Copy out all the data, word for word.

-- start Dataset section --

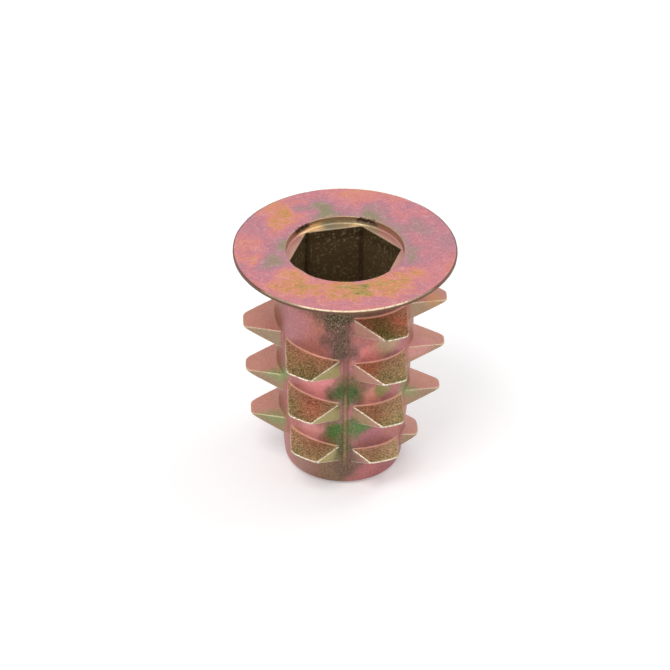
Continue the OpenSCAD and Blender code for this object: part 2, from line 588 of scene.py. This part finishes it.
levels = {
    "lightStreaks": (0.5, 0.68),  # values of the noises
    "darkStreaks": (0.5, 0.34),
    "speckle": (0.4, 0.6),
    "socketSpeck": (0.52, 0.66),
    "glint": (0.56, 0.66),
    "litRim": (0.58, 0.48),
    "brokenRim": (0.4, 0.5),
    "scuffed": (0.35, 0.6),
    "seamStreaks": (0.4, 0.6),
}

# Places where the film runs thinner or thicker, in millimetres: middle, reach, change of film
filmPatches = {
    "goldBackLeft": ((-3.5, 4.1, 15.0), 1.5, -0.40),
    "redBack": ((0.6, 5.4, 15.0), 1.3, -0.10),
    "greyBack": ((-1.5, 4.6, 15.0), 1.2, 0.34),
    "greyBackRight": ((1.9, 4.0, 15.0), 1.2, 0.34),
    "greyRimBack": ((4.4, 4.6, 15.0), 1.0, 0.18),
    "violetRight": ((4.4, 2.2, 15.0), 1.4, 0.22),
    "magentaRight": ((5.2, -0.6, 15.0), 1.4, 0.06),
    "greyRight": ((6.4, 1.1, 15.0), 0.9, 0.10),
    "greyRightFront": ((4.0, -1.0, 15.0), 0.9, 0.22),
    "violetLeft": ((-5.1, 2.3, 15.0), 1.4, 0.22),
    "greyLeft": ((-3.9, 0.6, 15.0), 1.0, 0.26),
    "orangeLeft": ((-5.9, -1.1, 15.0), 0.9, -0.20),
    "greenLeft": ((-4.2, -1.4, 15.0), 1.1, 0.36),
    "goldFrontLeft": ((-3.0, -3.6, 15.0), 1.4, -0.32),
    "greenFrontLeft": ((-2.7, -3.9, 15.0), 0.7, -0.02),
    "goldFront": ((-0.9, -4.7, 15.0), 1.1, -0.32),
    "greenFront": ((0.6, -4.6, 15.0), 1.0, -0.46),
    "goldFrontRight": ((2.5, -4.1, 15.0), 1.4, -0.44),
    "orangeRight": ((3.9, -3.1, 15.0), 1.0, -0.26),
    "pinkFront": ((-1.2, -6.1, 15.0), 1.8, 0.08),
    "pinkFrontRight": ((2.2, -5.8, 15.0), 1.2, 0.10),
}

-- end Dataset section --

### Task output
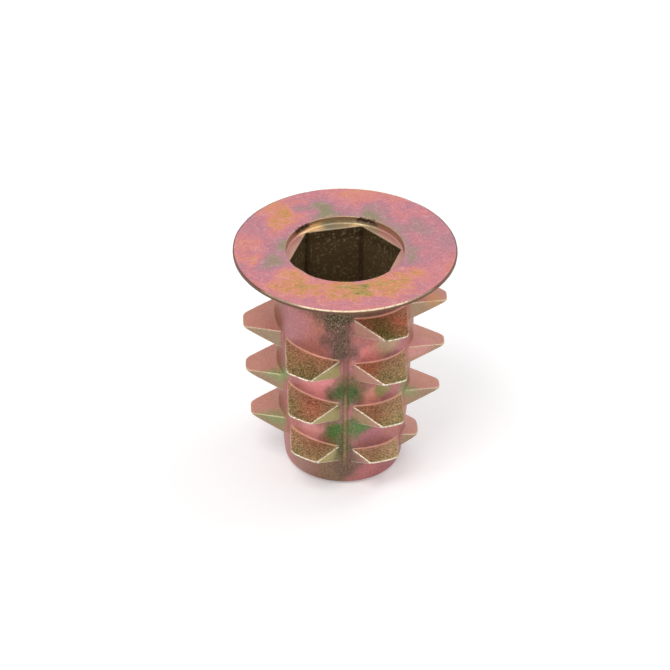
Continue the OpenSCAD and Blender code for this object: part 2, from line 588 of scene.py. This part finishes it.
levels = {
    "lightStreaks": (0.5, 0.68),  # values of the noises
    "darkStreaks": (0.5, 0.34),
    "speckle": (0.4, 0.6),
    "socketSpeck": (0.52, 0.66),
    "glint": (0.56, 0.66),
    "litRim": (0.58, 0.48),
    "brokenRim": (0.4, 0.5),
    "scuffed": (0.35, 0.6),
    "seamStreaks": (0.4, 0.6),
}

# Places where the film runs thinner or thicker, in millimetres: middle, reach, change of film
filmPatches = {
    "goldBackLeft": ((-3.5, 4.1, 15.0), 1.5, -0.40),
    "redBack": ((0.6, 5.4, 15.0), 1.3, -0.10),
    "greyBack": ((-1.5, 4.6, 15.0), 1.2, 0.34),
    "greyBackRight": ((1.9, 4.0, 15.0), 1.2, 0.34),
    "greyRimBack": ((4.4, 4.6, 15.0), 1.0, 0.18),
    "violetRight": ((4.4, 2.2, 15.0), 1.4, 0.22),
    "magentaRight": ((5.2, -0.6, 15.0), 1.4, 0.06),
    "greyRight": ((6.4, 1.1, 15.0), 0.9, 0.10),
    "greyRightFront": ((4.0, -1.0, 15.0), 0.9, 0.22),
    "violetLeft": ((-5.1, 2.3, 15.0), 1.4, 0.22),
    "greyLeft": ((-3.9, 0.6, 15.0), 1.0, 0.26),
    "orangeLeft": ((-5.9, -1.1, 15.0), 0.9, -0.20),
    "greenLeft": ((-4.2, -1.4, 15.0), 1.1, 0.36),
    "goldFrontLeft": ((-3.0, -3.6, 15.0), 1.4, -0.32),
    "greenFrontLeft": ((-2.7, -3.9, 15.0), 0.7, -0.02),
    "goldFront": ((-0.9, -4.7, 15.0), 1.1, -0.32),
    "greenFront": ((0.6, -4.6, 15.0), 1.0, -0.46),
    "goldFrontRight": ((2.5, -4.1, 15.0), 1.4, -0.44),
    "orangeRight": ((3.9, -3.1, 15.0), 1.0, -0.26),
    "pinkFront": ((-1.2, -6.1, 15.0), 1.8, 0.08),
    "pinkFrontRight": ((2.2, -5.8, 15.0), 1.2, 0.10),
}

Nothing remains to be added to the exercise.